我真的不怪他,我知道我在他心里是什么位置,我有自知之明,我谁都不怪。

陆宴辞,你既无心,我便休。

陆宴辞离开的时候,脸色有些难看,说不上是愧疚还是后悔。

我看到了也全当作没看到。

陆宴辞,我打开我的心了,放你出去。

隔天早上,去买早餐的妈妈回来时,沉着脸不开心。

我问妈妈怎么了,发生什么事。

妈妈说她在楼下遇到花蕊和陆宴辞了,花蕊想要上来看我,陆宴辞不让,两个人在大厅里闹得不可开交。

“有什么可看的,明知道都是黄鼠给鸡拜年没安好心。那姑娘一看就不是什么简单人物,小小年纪城府挺深。小月,以后你离他们远点。”

我不置可否。

后来的一个偶然机会我才知道,凌叔和阿姨因为我的事情,给陆宴辞和花蕊发了好大的火,当面就说他们认定的儿媳妇儿是我。哪怕我不愿意和陆宴辞再有什么,他凌家的儿媳妇儿可以是世上任何女孩子,但花蕊永远别想进凌家的门。

我想,花蕊那天闹着来看我,其实是想和我证实些什么的。

一开始我对花蕊的印象挺好的,觉得她柔弱可怜,如果他们是真心相爱,我可以祝福他们。

毕竟,陆宴辞不喜欢我和花蕊完全没有关系。

可经过的几次事情,花蕊的表现让我对她很失望。

我总觉得一个人不管你出身好不好,家里的钱有多少,总要有一颗干净的心,花蕊一个不到二十岁的女孩,却被世俗给污染了,太过攻于心计。

不知道天长日久之后,陆宴辞知道她的真面目,会不会后悔。而她和陆宴辞,是不是真的可以像现在这样,一直相爱到白头。

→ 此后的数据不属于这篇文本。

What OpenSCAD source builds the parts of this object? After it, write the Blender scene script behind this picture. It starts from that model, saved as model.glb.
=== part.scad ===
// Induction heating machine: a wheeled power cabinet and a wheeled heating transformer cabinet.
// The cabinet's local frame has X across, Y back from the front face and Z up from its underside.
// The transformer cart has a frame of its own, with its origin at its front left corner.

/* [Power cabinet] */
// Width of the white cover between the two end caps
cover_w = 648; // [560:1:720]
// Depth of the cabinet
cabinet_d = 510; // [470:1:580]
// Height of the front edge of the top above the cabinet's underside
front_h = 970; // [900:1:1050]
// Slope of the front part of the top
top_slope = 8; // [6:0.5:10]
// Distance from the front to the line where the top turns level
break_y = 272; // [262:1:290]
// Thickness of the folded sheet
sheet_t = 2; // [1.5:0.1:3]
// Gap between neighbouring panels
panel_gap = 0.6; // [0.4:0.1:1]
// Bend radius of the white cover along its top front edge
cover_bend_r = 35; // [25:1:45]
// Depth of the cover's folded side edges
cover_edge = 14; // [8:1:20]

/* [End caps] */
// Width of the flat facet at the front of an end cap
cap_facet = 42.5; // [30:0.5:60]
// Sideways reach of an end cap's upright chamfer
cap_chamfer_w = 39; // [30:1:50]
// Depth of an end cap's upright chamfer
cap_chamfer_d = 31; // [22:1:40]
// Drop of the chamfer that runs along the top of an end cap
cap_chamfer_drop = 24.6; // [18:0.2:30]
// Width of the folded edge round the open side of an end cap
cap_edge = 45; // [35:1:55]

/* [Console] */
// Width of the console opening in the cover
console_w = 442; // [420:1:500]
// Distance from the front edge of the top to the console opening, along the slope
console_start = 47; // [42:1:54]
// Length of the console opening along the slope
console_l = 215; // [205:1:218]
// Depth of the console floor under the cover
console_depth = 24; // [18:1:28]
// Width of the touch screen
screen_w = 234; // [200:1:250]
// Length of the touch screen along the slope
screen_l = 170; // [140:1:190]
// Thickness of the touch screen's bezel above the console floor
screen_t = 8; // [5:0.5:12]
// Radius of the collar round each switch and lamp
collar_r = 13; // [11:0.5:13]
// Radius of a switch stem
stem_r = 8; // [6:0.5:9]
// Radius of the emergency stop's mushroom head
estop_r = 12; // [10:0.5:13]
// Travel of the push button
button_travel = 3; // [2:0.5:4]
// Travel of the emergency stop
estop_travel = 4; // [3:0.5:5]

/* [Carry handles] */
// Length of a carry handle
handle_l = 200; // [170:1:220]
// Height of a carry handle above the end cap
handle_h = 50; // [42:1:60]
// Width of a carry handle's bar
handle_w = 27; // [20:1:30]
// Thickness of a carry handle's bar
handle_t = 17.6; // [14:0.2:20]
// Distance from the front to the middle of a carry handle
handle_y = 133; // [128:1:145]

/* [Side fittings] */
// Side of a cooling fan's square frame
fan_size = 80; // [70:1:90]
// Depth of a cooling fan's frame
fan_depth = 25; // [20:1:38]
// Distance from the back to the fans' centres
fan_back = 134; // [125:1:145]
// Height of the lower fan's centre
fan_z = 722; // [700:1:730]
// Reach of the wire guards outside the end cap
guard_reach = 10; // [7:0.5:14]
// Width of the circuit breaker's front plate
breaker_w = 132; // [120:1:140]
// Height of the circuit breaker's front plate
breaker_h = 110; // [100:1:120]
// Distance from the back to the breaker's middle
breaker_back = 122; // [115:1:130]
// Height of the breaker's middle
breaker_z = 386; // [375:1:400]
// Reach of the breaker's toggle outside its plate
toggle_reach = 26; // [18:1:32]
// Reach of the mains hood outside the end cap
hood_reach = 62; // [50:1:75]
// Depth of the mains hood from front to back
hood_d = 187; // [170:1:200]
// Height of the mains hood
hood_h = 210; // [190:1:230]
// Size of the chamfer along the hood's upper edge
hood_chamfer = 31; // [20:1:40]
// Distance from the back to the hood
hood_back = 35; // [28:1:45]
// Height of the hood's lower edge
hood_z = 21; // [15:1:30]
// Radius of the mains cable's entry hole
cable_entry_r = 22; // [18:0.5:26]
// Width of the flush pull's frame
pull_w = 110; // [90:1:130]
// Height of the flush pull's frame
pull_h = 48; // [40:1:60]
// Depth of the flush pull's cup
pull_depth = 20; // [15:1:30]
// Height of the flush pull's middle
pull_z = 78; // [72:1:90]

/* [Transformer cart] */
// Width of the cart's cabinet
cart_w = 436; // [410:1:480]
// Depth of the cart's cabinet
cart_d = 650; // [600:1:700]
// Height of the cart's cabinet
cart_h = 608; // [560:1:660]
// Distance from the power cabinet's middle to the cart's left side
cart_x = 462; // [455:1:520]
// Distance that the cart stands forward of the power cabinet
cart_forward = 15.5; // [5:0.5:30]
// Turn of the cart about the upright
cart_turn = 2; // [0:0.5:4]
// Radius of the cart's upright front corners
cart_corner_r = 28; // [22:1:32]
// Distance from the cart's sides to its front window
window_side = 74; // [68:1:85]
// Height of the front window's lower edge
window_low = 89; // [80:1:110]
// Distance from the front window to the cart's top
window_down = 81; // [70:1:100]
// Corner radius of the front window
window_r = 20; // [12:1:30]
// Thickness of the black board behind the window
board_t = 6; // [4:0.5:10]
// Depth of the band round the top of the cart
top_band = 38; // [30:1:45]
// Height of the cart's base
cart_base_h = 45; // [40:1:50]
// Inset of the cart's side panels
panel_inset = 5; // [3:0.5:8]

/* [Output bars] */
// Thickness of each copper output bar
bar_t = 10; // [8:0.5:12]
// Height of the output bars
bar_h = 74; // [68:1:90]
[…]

喝粥时我再次提起搬家的事情,爸爸说已经看好房子,定金都交完了。

那是个新小区,离这边远一些,在市中心。只是房子才刚刚开始建,得明年才能交工。

我有些遗憾,按我的想法,马上就离开那里,从此和他老死不相往来最好。

现实不允许,我也就算了,好歹明年就搬走,也不错的,总归有了盼头。

住了整整十天院,身上的伤疤基本愈合,我的心底却有道口子,怎么也不可能填平了。

回到家里,躺在我的大床上,没有了挂在头顶的输液瓶,没有刺鼻的消毒水的味道,没有大夫护士每天早上晚上把我当成饼一样翻过来再翻过去的例行检查,我连身上的每个毛孔都舒服到极点。

下午五点多钟的时候,阿姨来看我,先是放下两大袋的水果和零食,又回去端来两大盘刚刚煮好的素馅饺子。

那时我小睡刚醒,妈妈不知道,便告诉阿姨我还在睡觉。

阿姨嘴里说着没什么,我却听得出她的遗憾,她应该是想亲自看看我。

妈妈和阿姨坐在客厅里说话,我房间的门没有关紧,她们谈话的声音我都能听得清清楚楚。

阿姨先是说了陆宴辞的事情,不断的给妈妈道歉。

妈妈几次说不怪他,和他无关,语气淡淡的。

然后说到我们家已经看好了哪里的房子,明年这个时候就会建成,到时候我们会搬走。

阿姨沉默好一会儿,然后哭了。

“问荷,不管你信不信,我是真的心疼小月。让小月遭这么大的罪,差点没命,是我们家对不起她。早知道清风他这么浑,当年我说什么都不会提那个约定的。”

“当年都是说着玩儿,不算数。现在的孩子,婚恋自由,老一辈没必要干涉。”

“我想干涉,只是孩子大了,我说什么他都不听。问荷,小月是个难得的好孩子,对清风那么好。错过小月,是他一辈子的损失。以后,他一定会后悔的。”

阿姨说完又默默垂泪,妈妈心软,和阿姨几十年的感情很深厚,又听阿姨说得诚恳,情绪缓和不少,要她别多想,一切都会过去的。